Minnesota born and Florida raised, Breanna Barbara has created a psychedelic Western with Mirage Dreams. Each song plays like a showdown of Wild West stories passed down from generations. Enter the musky, muffled bar room of Barbara’s travels and get a treat into the insight of an outlaw of music.
Breanna Barbara Blows Past Tumbleweeds
“Sailin’ Sailin’” swings the saloon doors of Mirage Dreams open with a cowboy boot buckle sound. With a raw rock meets country sound and punk roots under a folky overlay, Breanna Barbara bends various musical genres into its own motorcycle music. Barbara’s yodel-like singing and the Doors-like keyboard accent the intensity of the electric guitar’s reverb, elevating the rhythmic energy of the drums.
Like rolling the tape of a cassette backwards with your index to repeat your favorite song, “Who Are You” rewinds in with a stripped sound. Breanna Barbara howls her old-fashioned vocals, bordering on garage punk phrasings, and a laid-back pedal steel rhythm. Barbara’s wailing raspy vocals filtered over train-car drumming and keyboard excitement blends rapidly into a carousel collapse.
“The Race” steps in like a Mexican standoff, with a Western tempo and spurring percussion. “Somewhere in the middle / between black and white,” the instruments and background vocals converge into a phantom chorus and a ghoulish beat; a festival of freaks, a carnival loop for the undead. And a comedic cartoon energy emerges at the end, like an early Looney Tunes cartoon, a scene of a duck falling down repeatedly and slipping.
A saloon swaying, reminding me of a David Lynch dream sequence, creates the mood for “Baby Where You Are.” The drums and bass create a circular rhythm of brushing and thumping, respectively, and the keys play down the scale in a cartoon sliding style.

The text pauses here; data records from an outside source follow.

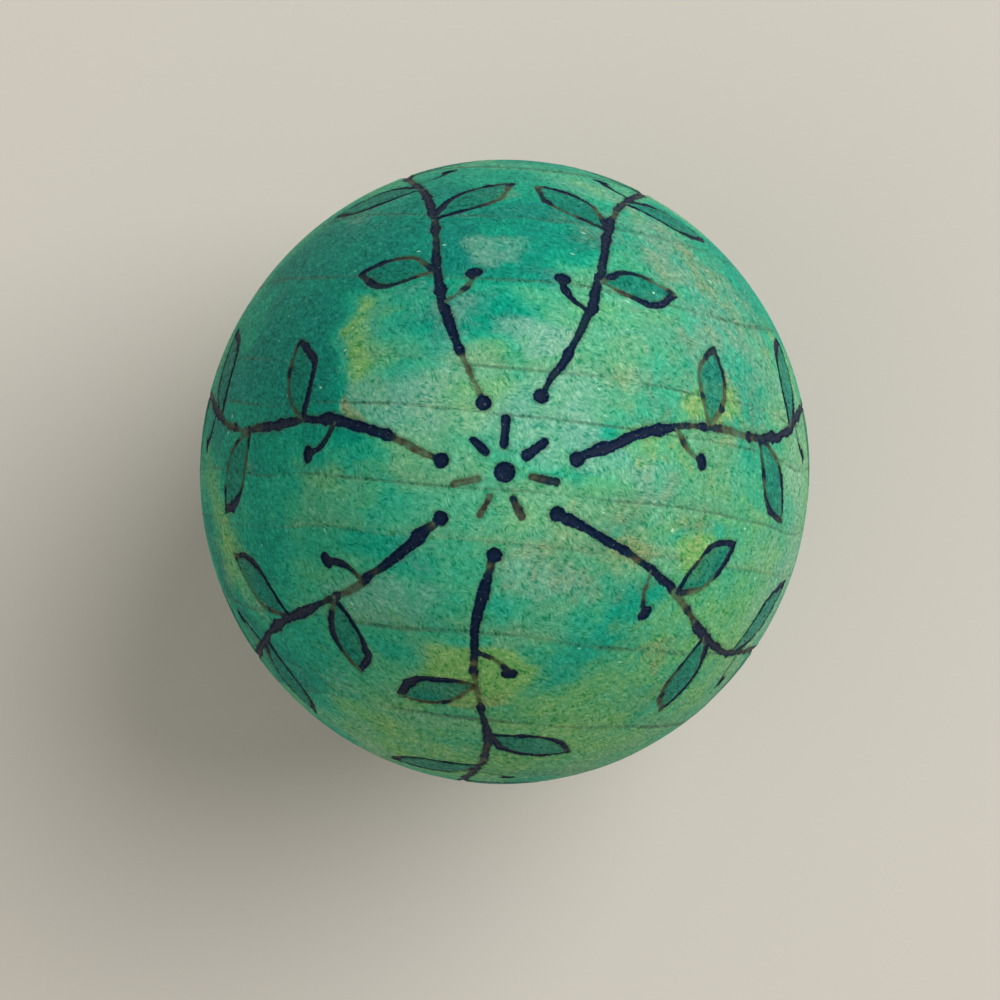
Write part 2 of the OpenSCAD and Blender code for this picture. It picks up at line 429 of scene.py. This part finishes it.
stray = {                 # how far the edges of the patches wander, mm, with a seed and sizes for each way
    "reach": 1.5, "onTop": 0.7,
    "across": (11, (6.0, 4.1, 2.9)), "down": (12, (6.3, 4.4, 3.1)),
}
seededDabs = {            # on the wood that faces sideways and down
    "seed": 119, "count": 240, "topRun": 20.0,
    "halfSize": (1.3, 3.0), "stainSize": 0.5, "stretch": (1.2, 2.6),
    "lean": (-1.4, 1.4), "spread": (0.6, 1.4),
    "strengths": {"deep": 0.62, "pale": 0.45, "lime": 0.30, "sage": 0.34, "stain": 0.40},
}


def softWaves(points, seed, sizes):
    # a few seeded waves laid over each other, about -1 to 1
    waves = np.random.default_rng(seed)
    out = np.zeros(len(points))
    for size in sizes:
        way = waves.normal(size=3)
        way *= 2 * math.pi / size / np.linalg.norm(way)
        out += np.sin(points @ way + waves.uniform(0, 2 * math.pi)) * size / max(sizes)
    return out / 2.2


def softPatch(dx, dy, halfX, halfY, soft):
    # 1 in the middle, 0.5 on the outline of a rounded oblong, 0 outside
    off = (np.abs(dx / halfX) ** roundness + np.abs(dy / halfY) ** roundness) ** (1 / roundness)
    return 1 - smoothStep(off, 1 - soft, 1 + soft)


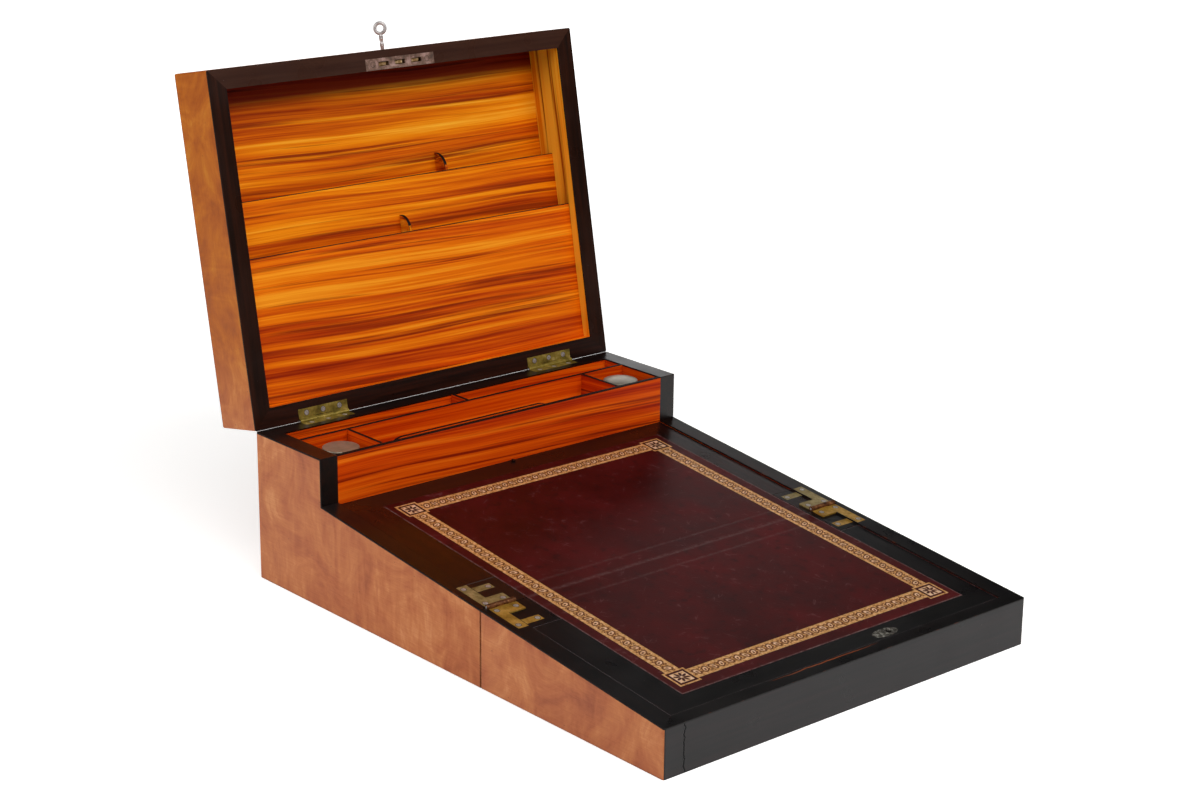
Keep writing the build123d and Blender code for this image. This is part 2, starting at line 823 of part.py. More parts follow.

Lower, intimate vocals are filtered in a far-away echo and an organ eeriness and whistling in the background adds to this creepy-comedy of sound; a sort of smoky brightness in tone, a checkerboard daydream sound. A hallucination of staggered singing with a drowsy beat and chord progression: a drunkard’s lullaby.
A tough guitar with an intermittent metal ping opens “Mirage Dreams.” Strumming in a repetitious frequency, the guitar generates a heat wave of sound, a brain melting and mind-tripping sound.
As Breanna Barbara yowls over the rough and tumble beats in a bon-fire freedom, louder and louder, the mirage erupts into a nervous breakdown, like a ’70s psychedelic ballad, or like Grace Slick’s infamous drunk performance in Vegas when she still fronted Jefferson Airplane.
Featuring a folky rhythm, fingerpicking guitar line, and desert echoes lingering notes in a deep midnight sky, “I’m Alright” plays with the way sound travels.
With a hazy dreamy surf guitar streamline and a yodeling outcry, “Nothin’ But Your Lovin’” has a discordant synergy, a thick psychedelic sound of bluesy folky punk vocals, like a forest siren. “Go Back” has a more deserted dry dusty sound, an outlaw’s song; running on a trail, galloping “back to your horse in Texas” with a gun in your holster and an enemy at your heels.
Toying with the dimension of dynamics, cymbals chime like an airplane flying above and overhead, and Barbara’s vocals bounce off the sound walls of space, orbing over a fullness of sound quieting down into distilledness.
“Daddy Dear” creates an illusion with a warped guitar and warbling pedal steel portraying an abstract vision. With a melodic pattern, like the closing of a legend’s tale being sung around a campfire, the tale of a Western outlaw that time had forgotten, “Wood Demon” closes the back cover of Mirage Dreams.
We wave goodbye to the long lost traveler as she trots on her horse into the cactus sunset.